Monday, October 23, 2006

Where is my dog?

I have been searching for a dog. I didn't think it would be these hard. I made my third visit to the Humane Society today. There were several that I thought were cute, but then you read the little bio on them and they are jumpers, or diggers or don't like kids or need a home where someone one is home all the time. Also, most of them are so damn big that I can't picture them in my house either.
It is a very serious decision picking a dog. I left today just not feeling "it" with any of them.
I'm a little sad. I was hoping to come home with a companian today.
My alternative is to purchase a puppy which there are millions of in the paper. But being gone 9 hours a day with a puppy is just redicilous.
I just want a happy, tail wagging, sleep by me, kind of dog that knows how to sit, lay down and pee outside. That's not too much to ask is it?
Well, I am determined, so it won't be long. Living alone just isn't working for me anymore, and my best option at this point is a dog. They cause you less grief than humans.
jb

Monday, October 16, 2006

nasty blog

If it was meant to be, it would be......
I f*!$#ing hate that saying.
It's like somebody just made that up as a generic comeback for everything that dosn't happen.
Is there really some force out there that has a plan and we have no control over anything? All our hard work and efforts just mean nothing if it wasn't meant to be?
Should we just wander through life and not attempt to make anything happen in our lives? Because after all, it will only be if it was meant to be. According to most, all the hard work in the world can't make something be, if it's not meant to be.
that is just bullshit.

jb

Tuesday, October 10, 2006

Random ramblings............

Two things to say today...
I lent a friend two David Sedaris books, just knowing he would love them. He read a couple stories and said "this book is stupid" "This crap never happened to this guy, it's all made up and it's just stupid". I couldn't believe my ears.
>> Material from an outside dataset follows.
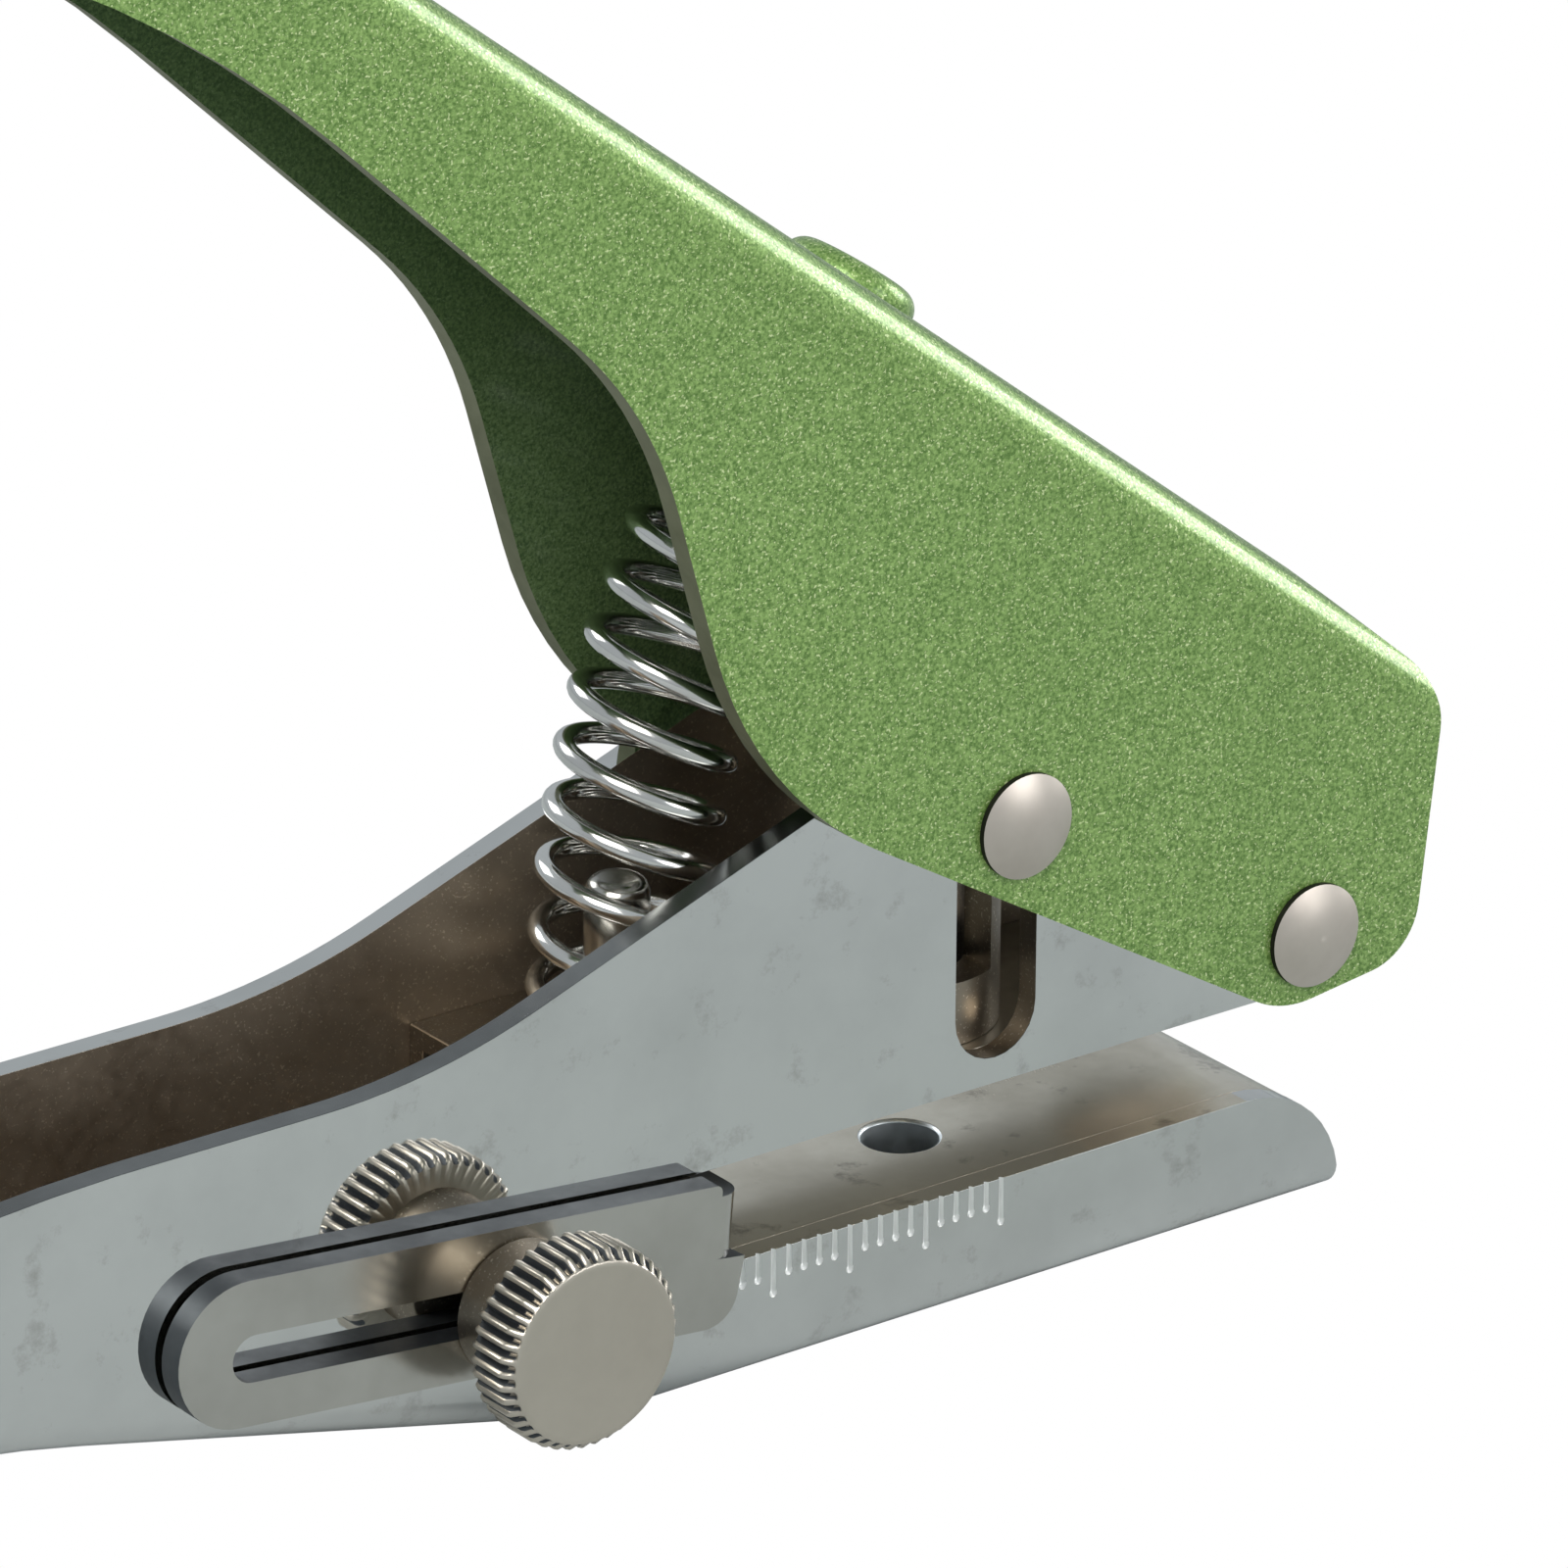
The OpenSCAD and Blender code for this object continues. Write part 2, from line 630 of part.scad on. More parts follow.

I just kept going on and on about it saying you need to read one more story, how can you say this is stupid? It did come up that I seem to want him to like something just because I do and why was I forcing the issue? Seems to be a pattern of mine. I just can't believe it when someone dosn't get something that I love so much. Especially David Sedaris, I mean, come on!

Topic two....
My dear friend is putting her family dog to sleep tomorrow. The dog she grew up with. She was crying today and it broke my heart. I wouldn't feel as bad, but I met this dog a few weeks ago. It was all skinny and old and blind and the sweetest thing ever. HIs name is Oscar. He fell of off a curb trying to walk towards me.
I know my friend and she will be all curled up tonite next to Oscar spending her last night with him. This is just too sad to me. My ability to feel other's pain is sometimes not the gift I think it is.

jb

Friday, October 06, 2006

And a neighborhood is brought to life............

I came home last week and my neighbor had totally bulldozed the area between our houses. All the Bamboo and blackberry bushes and weeds and crap were gone! My first thought was "crap, now I gotta do something." This guy is a home improvement machine. He put up a nice fence between us in about 30 min. I swear. It's weird how it works. Once he started in, all the other neighbors came out and mowed their lawns. People were coming over talking to him and I and introducing themselves. This hasn't happened in the two years I have lived here. Since the fence, I have laid sod on my side and totally cleaned up my yard. Things are looking alot better at my little house. The nice thing is, I got to chat with my neighbor while we were both out working. Amazing how we never said a word before and I now know he is engaged, he works on race cars for a living and came from a small town.
So, over the past week,` because of him motivating me, I have upped my property value and realized sometimes all a neighborhood needs is that one guy who steps outside to fix up his house and share his dirt with the neighbor girl and all of a sudden things don't seem so bad in the neighborhood.